The extreme heat and the lack of rain is beginning to take its toll on area roadways. B.J. Pollock, correspondent with the Houston Chronicle, wrote an article that was published yesterday detailing the problems caused by the drought conditions; and as you will not in reading her article below, the problems will probably get worse before they get better. As reported by Ms. Pollock:
The extended drought conditions in Texas have caused problems with some rural roads in Fort Bend County as the shifting dry ground splits open the pavement.
In addition, the drought has led to an extension of a county burn ban that has been in effect since April.
“Dry weather is the worst for roads; it takes a toll,” said County Road Commissioner Marc Grant. “The bad part is, when we do start getting rain, it’ll go down in the cracks to the subgrade and mess it up.”
Grant said the subgrade lies beneath the lime that is under the top layer of pavement, and that many long cracks are several feet deep.

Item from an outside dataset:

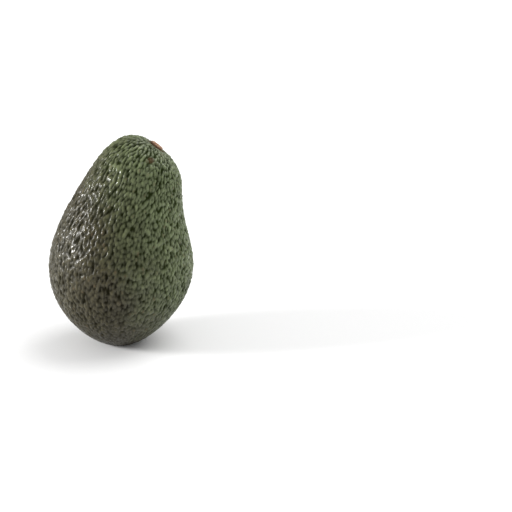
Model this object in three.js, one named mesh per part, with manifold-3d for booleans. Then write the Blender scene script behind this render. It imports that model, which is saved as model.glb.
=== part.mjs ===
// A whole rough-skinned avocado that stands on the small flat spot at its blossom end, with the dried
// stem button still seated in the dimple of its neck.
// Millimetres. +Z is up, the neck leans towards +X, and the origin is the middle of the flat spot.

import * as THREE from "three";
import { mergeVertices } from "three/addons/utils/BufferGeometryUtils.js";
import Module from "manifold-3d";

// The fruit's form. The core line is a cubic curve in the XZ plane, from the blossom end to the stem end,
// given by its control points. Round it the radius is BELLY_RADIUS * sin(u) * (1 + a C + b C^2 + ...),
// where u runs from 0 at the blossom end to 180 degrees at the stem end and C is its cosine.
const BELLY_RADIUS = 33.15;
const PEAR_TERMS = [1, 0.363, -0.154, -0.493, 0.254];
const CORE_POINTS = [
  [0.4, -1.8],
  [0.0, 19.5],
  [-1.5, 70.1],
  [20.2, 97.6],
];

// Slow unevenness of the form, as on any grown fruit: two waves round the fruit that twist as they rise.
const LUMP_HEIGHT = 0.35;
const LUMP_WAVES = [
  { count: 2, twist: 1.3, start: 0.6 },
  { count: 3, twist: -2.1, start: 2.0 },
];

// The skin's pebbles: a hexagonal net of low bumps with a pit at every corner between three of them.
const PEBBLE_NET_STEPS = 12;
const PEBBLE_TOP = 0.6;
const PIT_DEPTH = 0.7;
const HEIGHT_SPREAD = 0.25;
const PLACE_SPREAD = 0.018;
const SEED = 41;

// The dimple in the neck, and the level floor of the socket in it. The skin is smooth out to
// SMOOTH_WITHIN of the stem pole, and has its full relief from ROUGH_BEYOND on.
const SOCKET_RADIUS = 3.9;
const SOCKET_DEPTH = 1.5;
const DIMPLE_RADIUS = 7.2;
const DIMPLE_STEPS = 5;
const DIMPLE_SIDES = 30;
const SMOOTH_WITHIN = 3.6;
const ROUGH_BEYOND = 9;

// The stem button, a corky disc with a worn, wavy rim and a low knob where the stalk's veins ran.
const BUTTON_GAP = 0.3;
const BUTTON_RADIUS = 3.3;
const BUTTON_HEIGHT = 2.0;
const BUTTON_SIDES = 32;
const BUTTON_WAVES = [
  { count: 3, height: 0.05, start: 0.4 },
  { count: 7, height: 0.03, start: 1.9 },
];

// The button's outline from its underside to its knob, as shares of BUTTON_RADIUS and BUTTON_HEIGHT.
const BUTTON_OUTLINE = [
  [0, 0],
  [0.84, 0],
  [0.97, 0.3],
  [1, 0.62],
  [0.93, 0.86],
  [0.8, 0.95],
  [0.58, 0.84],
  [0.34, 0.86],
  [0.2, 1],
  [0, 1],
];

const UP = new THREE.Vector3(0, 0, 1);
const CUT_BLOCK_SIZE = 60;
const CUT_HEIGHT_OVER_DIMPLE = 12;
const WELD_DISTANCE = 1e-4;
const NORMAL_STEP = 0.01;

const coreLine = new THREE.CubicBezierCurve3(
  ...CORE_POINTS.map(([x, z]) => new THREE.Vector3(x, 0, z)),
);
const stemPole = coreLine.getPoint(1);
const stemDirection = coreLine.getTangent(1);

const wasm = await Module();
wasm.setup();

// A geometry with only its positions, and with shared vertices merged.
function welded(geometry) {
  geometry.deleteAttribute("normal");
  geometry.deleteAttribute("uv");
  return mergeVertices(geometry, WELD_DISTANCE);
}

// A closed geometry as a solid that can be cut.
function solidOf(geometry) {
  const merged = welded(geometry);
  return new wasm.Manifold(
    new wasm.Mesh({
      numProp: 3,
      vertProperties: merged.attributes.position.array,
      triVerts: new Uint32Array(merged.index.array),
    }),
  );
}

// A solid back as a geometry.
function geometryOf(solid) {
  const mesh = solid.getMesh();
  const geometry = new THREE.BufferGeometry();
  geometry.setAttribute("position", new THREE.BufferAttribute(mesh.vertProperties, 3));
  geometry.setIndex(new THREE.BufferAttribute(mesh.triVerts, 1));
  geometry.computeVertexNormals();
  return geometry;
}

// A turned body with its axis along +Z, from an outline of [radius, height] points.
function turnedAlongZ(outline, sides) {
  const points = outline.map(([radius, height]) => new THREE.Vector2(radius, height));
  return new THREE.LatheGeometry(points, sides).rotateX(Math.PI / 2);
}

// The point on the smooth form in a direction seen from a unit ball that is mapped onto the fruit:
// the ball's height is the way along the core line, and its longitude is the turn round the line.
function smoothPoint(direction) {
  const cosine = THREE.MathUtils.clamp(-direction.z, -1, 1);
  const sine = Math.sqrt(1 - cosine * cosine);
  const along = (1 - cosine) / 2;
  const turn = Math.atan2(direction.y, direction.x);
  const pear = PEAR_TERMS.reduce((sum, term, power) => sum + term * cosine ** power, 0);
  const lumps = LUMP_WAVES.reduce(
    (sum, wave) => sum + Math.sin(wave.count * turn + wave.twist * cosine + wave.start),
    0,
  );
  const radius = sine * (BELLY_RADIUS * pear + LUMP_HEIGHT * lumps * sine);
  const tangent = coreLine.getTangentAt(along);
  const side = new THREE.Vector3(tangent.z, 0, -tangent.x);
  return coreLine
    .getPointAt(along)
    .addScaledVector(side, radius * Math.cos(turn))
    .add(new THREE.Vector3(0, radius * Math.sin(turn), 0));
}

// The outward normal of the smooth form there, from two small steps across the ball.
function smoothNormal(direction) {
  const across = new THREE.Vector3(-direction.y, direction.x, 0);
  if (across.length() < NORMAL_STEP) across.set(0, 1, 0);
  across.normalize();
  const upwards = new THREE.Vector3().crossVectors(direction, across);
  const shifted = (axis, amount) =>
    smoothPoint(direction.clone().addScaledVector(axis, amount).normalize());
  const alongAcross = shifted(across, NORMAL_STEP).sub(shifted(across, -NORMAL_STEP));
  const alongUpwards = shifted(upwards, NORMAL_STEP).sub(shifted(upwards, -NORMAL_STEP));
  return alongAcross.cross(alongUpwards).normalize();
}

// A point of the rough skin. The relief dies out round the dimple, where the real skin is smooth.
function skinPoint(direction, height) {
  const point = smoothPoint(direction);
  const relief = THREE.MathUtils.smoothstep(point.distanceTo(stemPole), SMOOTH_WITHIN, ROUGH_BEYOND);
  return point.addScaledVector(smoothNormal(direction), height * relief);
}

// A random number from -1 to 1 out of the seeded series.
function spread() {
  return 2 * THREE.MathUtils.seededRandom() - 1;
}

// The rough skin as one closed surface. Every vertex of a fine icosahedron is a pebble's top and the
// middle of every triangle is a pit, and each edge of the net becomes two faces that run from a top
// down to the pits on either side of the edge.
function pebbledSkin() {
  THREE.MathUtils.seededRandom(SEED);
  const net = welded(new THREE.IcosahedronGeometry(1, PEBBLE_NET_STEPS));
  const corners = net.index.array;
  const tops = [];
  for (let i = 0; i < net.attributes.position.count; i++) {
    const jitter = new THREE.Vector3(spread(), spread(), spread()).multiplyScalar(PLACE_SPREAD);
    tops.push(new THREE.Vector3().fromBufferAttribute(net.attributes.position, i).add(jitter).normalize());
  }
  const points = tops.map((top) => skinPoint(top, PEBBLE_TOP * (1 + HEIGHT_SPREAD * spread())));
  const pitLeftOfEdge = new Map();
  const edgeName = (from, to) => `${from}-${to}`;
  for (let i = 0; i < corners.length; i += 3) {
    const triangle = [corners[i], corners[i + 1], corners[i + 2]];
    const middle = new THREE.Vector3();
    triangle.forEach((corner) => middle.add(tops[corner]));
    points.push(skinPoint(middle.normalize(), -PIT_DEPTH * (1 + HEIGHT_SPREAD * spread())));
    triangle.forEach((corner, side) => {
      pitLeftOfEdge.set(edgeName(corner, triangle[(side + 1) % 3]), points.length - 1);
    });
  }
  const faces = [];
  for (const [name, leftPit] of pitLeftOfEdge) {
    const [from, to] = name.split("-").map(Number);
    faces.push(from, pitLeftOfEdge.get(edgeName(to, from)), leftPit);
  }
  const geometry = new THREE.BufferGeometry().setFromPoints(points);
  geometry.setIndex(faces);
  return geometry;
}

// What is cut away at the stem end: a level socket floor, and round it a bowl that flattens outwards
// into the skin. Heights are measured from the stem pole along the core line's end.
function dimpleTool() {
  const outline = [[0, -SOCKET_DEPTH]];
  for (let i = 0; i <= DIMPLE_STEPS; i++) {
    const share = i / DIMPLE_STEPS;
    const radius = THREE.MathUtils.lerp(SOCKET_RADIUS, DIMPLE_RADIUS, share);
    outline.push([radius, SOCKET_DEPTH * (Math.sin((share * Math.PI) / 2) - 1)]);
  }
  outline.push([DIMPLE_RADIUS, CUT_HEIGHT_OVER_DIMPLE], [0, CUT_HEIGHT_OVER_DIMPLE]);
  return atStemEnd(turnedAlongZ(outline, DIMPLE_SIDES));
}

// Turns a geometry from +Z to the stem end's direction and puts its origin on the stem pole.
function atStemEnd(geometry) {
  const turn = new THREE.Quaternion().setFromUnitVectors(UP, stemDirection);
  return geometry.applyQuaternion(turn).translate(...stemPole);
}

// The block below the surface that the fruit stands on: cutting it away leaves the flat spot.
function flatSpotTool() {
  const block = new THREE.BoxGeometry(CUT_BLOCK_SIZE, CUT_BLOCK_SIZE, CUT_BLOCK_SIZE);
  return block.translate(0, 0, -CUT_BLOCK_SIZE / 2);
}

function makeFruit() {
  const body = solidOf(pebbledSkin())
    .subtract(solidOf(flatSpotTool()))
    .subtract(solidOf(dimpleTool()));
  const mesh = new THREE.Mesh(
    geometryOf(body),
    new THREE.MeshStandardMaterial({ color: "#3b4a2b", roughness: 0.42, metalness: 0 }),
  );
  mesh.name = "fruit";
  return mesh;
}

// The stem button, turned from its outline, with the rim's waves made by moving each vertex outwards.
function makeStemButton() {
  const outline = BUTTON_OUTLINE.map(([across, up]) => [across * BUTTON_RADIUS, up * BUTTON_HEIGHT]);
  const geometry = welded(turnedAlongZ(outline, BUTTON_SIDES));
  const place = geometry.attributes.position;
  for (let i = 0; i < place.count; i++) {
    const turn = Math.atan2(place.getY(i), place.getX(i));
    const wave = BUTTON_WAVES.reduce((sum, w) => sum + w.height * Math.sin(w.count * turn + w.start), 0);
    place.setXY(i, place.getX(i) * (1 + wave), place.getY(i) * (1 + wave));
  }
  geometry.computeVertexNormals();
  const mesh = new THREE.Mesh(
    geometry,
    new THREE.MeshStandardMaterial({ color: "#a8744c", roughness: 0.85, metalness: 0 }),
  );
  mesh.name = "stem_button";
  mesh.quaternion.setFromUnitVectors(UP, stemDirection);
  mesh.position.copy(stemPole).addScaledVector(stemDirection, BUTTON_GAP - SOCKET_DEPTH);
  return mesh;
}

const avocado = new THREE.Group();
avocado.add(makeFruit(), makeStemButton());

export default avocado;
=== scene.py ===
# %% [markdown]
# # A whole rough-skinned avocado
#
# The fruit stands on the small flat spot at its blossom end, and its neck leans to one side. A dried
# stem button sits in a dimple at the neck end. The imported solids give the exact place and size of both
# pieces. This file makes the fine surfaces that stand for them: a skin with thousands of small pebbles,
# and a corky button with a worn rim.

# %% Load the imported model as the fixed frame
import math

import bpy
import numpy as np
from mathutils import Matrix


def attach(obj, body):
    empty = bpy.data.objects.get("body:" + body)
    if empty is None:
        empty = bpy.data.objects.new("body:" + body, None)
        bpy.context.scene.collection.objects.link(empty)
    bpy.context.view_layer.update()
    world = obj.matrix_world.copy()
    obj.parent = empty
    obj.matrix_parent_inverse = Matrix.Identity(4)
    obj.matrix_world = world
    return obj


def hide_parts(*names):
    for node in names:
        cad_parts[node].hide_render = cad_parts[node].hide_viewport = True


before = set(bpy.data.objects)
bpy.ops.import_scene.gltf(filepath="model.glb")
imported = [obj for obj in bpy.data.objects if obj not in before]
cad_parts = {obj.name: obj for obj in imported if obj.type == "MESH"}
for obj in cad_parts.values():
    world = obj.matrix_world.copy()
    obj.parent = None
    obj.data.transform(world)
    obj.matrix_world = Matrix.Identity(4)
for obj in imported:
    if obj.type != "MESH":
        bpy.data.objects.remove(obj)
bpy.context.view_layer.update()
print("nodes:", sorted(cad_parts))


# %% [markdown]
# ## The form of the fruit
#
# An avocado is an egg that has been drawn out into a neck and bent. It could be sculpted by hand, or
# turned on an axis and then bent by a modifier. A formula is chosen here because the same few real
# dimensions then give the solids and the fine skin alike. A cubic curve is the core line. Round it the
# radius is a sine, full in the middle and zero at both ends, multiplied by a short power series that
# makes the belly full and the neck slender.

# %% Driving dimensions of the form, in millimetres
MM = 0.001
BELLY_RADIUS = 33.15
PEAR_TERMS = (1, 0.363, -0.154, -0.493, 0.254)
CORE_POINTS = np.array([(0.4, 0, -1.8), (0.0, 0, 19.5), (-1.5, 0, 70.1), (20.2, 0, 97.6)])
LUMP_HEIGHT = 0.35
LUMP_WAVES = ((2, 1.3, 0.6), (3, -2.1, 2.0))  # count round the fruit, twist, start


# %% The core line
def cubic_curve(share):
    """Points of the core line: the control points weighted by Bernstein's cubic polynomials."""
    t = np.asarray(share, float)[..., None]
    weights = ((1 - t) ** 3, 3 * t * (1 - t) ** 2, 3 * t**2 * (1 - t), t**3)
    return sum(weight * point for weight, point in zip(weights, CORE_POINTS))


def running_length(points):
    """Length along a row of points, from 0 at the first one."""
    return np.concatenate(([0.0], np.cumsum(np.linalg.norm(np.diff(points, axis=0), axis=1))))


CURVE_SAMPLES = 2001
CURVE_SHARES = np.linspace(0, 1, CURVE_SAMPLES)
CURVE_LENGTHS = running_length(cubic_curve(CURVE_SHARES))
CORE_LENGTH = CURVE_LENGTHS[-1]
print("core line:", round(CORE_LENGTH, 2), "mm long")


def core_line(along):
    """Point and unit direction of the core line, where along is the share of its length."""
    def place(a):
        return cubic_curve(np.interp(a * CORE_LENGTH, CURVE_LENGTHS, CURVE_SHARES))

    step = 1e-3
    low, high = np.clip(along - step, 0, 1), np.clip(along + step, 0, 1)
    direction = place(high) - place(low)
    return place(along), direction / np.linalg.norm(direction, axis=-1, keepdims=True)


# %% The smooth form as a function of two angles
def smooth_form(fall, turn):
    """Points of the smooth form. fall runs from 0 at the blossom end to pi at the stem end, and turn
    runs round the core line. The radius is belly * sin(fall) * (1 + a C + b C^2 + ...) with C the
    cosine of fall, plus two slow waves, and it is laid off square to the core line."""
    cosine, sine = np.cos(fall), np.sin(fall)
    pear = sum(term * cosine**power for power, term in enumerate(PEAR_TERMS))
    lumps = sum(np.sin(count * turn + twist * cosine + start) for count, twist, start in LUMP_WAVES)
    radius = sine * (BELLY_RADIUS * pear + LUMP_HEIGHT * lumps * sine)
    centre, direction = core_line((1 - cosine) / 2)
    zero = np.zeros_like(direction[..., 0])
    side = np.stack((direction[..., 2], zero, -direction[..., 0]), axis=-1)
    across = np.array((0.0, 1.0, 0.0))
    return centre + (radius * np.cos(turn))[..., None] * side + (radius * np.sin(turn))[..., None] * across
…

Deterioration caused by moisture starts at the subgrade level and progresses to the surface. While reinforcement bars keep concrete roads from fracturing a little less than asphalt roads, it’s all susceptible to the drought.
“There’s just about no way to keep the roads from cracking anymore,” Grant said. “We’re going out every day, sealing cracks. You can’t seal all the cracks, but you try to seal as many as you possibly can.”
Crews are concentrating on the more well-traveled roads, and Grant said they’ve been repairing fissures for months. Of course, that takes money.
“The longer the drought, the more the monetary impact,” he said. “It’s financially a huge burden, and we won’t know the financial impact until after the rains come through.”
In some places, the sides of the roads appear to falling off. In those cases, said Grant, “When it rains, it’ll fall even more. Then we’ll come back and build it back up.”
He said the root systems of grass that’s popping up in many of the cracks actually helps hold the roads together.
“We’re always looking for new ways to seal cracks; ways that will help the integrity of our roadways,” he said. “I tell everybody, ‘If you can find a way to seal crack in this region, you’re going to make lots of money.'”
County commissioners enacted a burn ban April 26 and extended it at their July 12 meeting.
County Fire Marshal Vance Cooper said burn bans are only good for 90 days and then must be voted on again. He also said it would take about 10 inches of rain across the county to lift the ban.
Cooper said the Keetch-Byrum Drought Index, which is a scale for estimating the dryness of soil, shows Fort Bend County to be at 705, with any number higher than 500 indicating need for a burn ban. The scale runs from zero to 800. The higher the number, the more dry it is.
“In talking with the Forest Service, if we got an inch of rain, we’d be good for about 24 hours and then we’d basically be back to where we are now,” he said. “This drought did not happen overnight. It took several years to get where we are and it’ll take several years to get out.